Recognition of Ganges and Yamuna aims to help preserve and conserve the polluted waterways.
Two of India’s holiest but most polluted rivers have been recognized as a “legal person” in a landmark court ruling that could see the sacred waterways restored to health.
The decision to bestow legal standing to the Ganges and the Yamuna, one of its major tributaries, comes just days after New Zealand awarded similar rights to its own spiritual river in a move described as a world first. The highest court in Uttarakhand, the Himalayan state where the Ganges originates, late on Monday declared the rivers as “living entities having the status of a legal person” with all corresponding rights.
The state’s High Court in the resort town of Nainital said it took the unusual step because the hallowed rivers upon which Hindu rites are conducted were “losing their very existence.”
“This situation requires extraordinary measures to preserve and conserve these rivers,” the court said in its ruling.

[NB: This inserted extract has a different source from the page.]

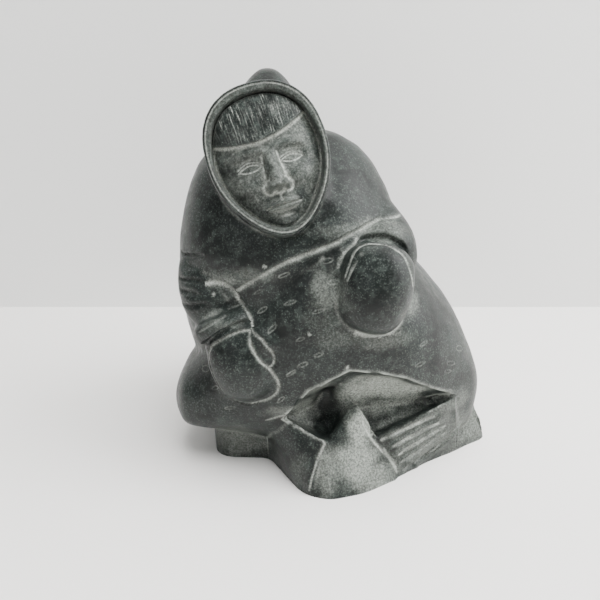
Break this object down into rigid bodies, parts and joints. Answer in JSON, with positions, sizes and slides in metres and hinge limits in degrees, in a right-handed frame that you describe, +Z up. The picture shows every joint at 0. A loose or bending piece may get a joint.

The Ganges is India’s longest and holiest river, but the waters in which pilgrims ritualistically bathe and scatter the ashes of their dead is heavily polluted with untreated sewage and industrial waste. Prime Minister Narendra Modi campaigned in 2014 on a promise to revitalize the Ganges, even tasking a dedicated minister to the job, but results have been mixed three years on.
MC Pant, the lawyer who argued the case in Uttarakhand, said past court efforts to protect the river were done in the name of individual petitioners. “Now, they can be filed in the name of the river itself,” he told AFP.
Activists celebrated the groundbreaking ruling but cautioned against over-optimism given the scale of the task at hand. “At the end of the day, one can only hope the symbolism attached to this order translates into real action on the ground,” Sanjay Upadhyay, a New Delhi-based environment lawyer, told AFP.
New Zealand last week recognized its third-largest river, ancestral and spiritual waters for its Maori people, as a living entity. Successive governments in India have attempted with limited success to clean up the Ganges, which snakes 2,500 kilometers across northern India from the Himalayas to the Bay of Bengal.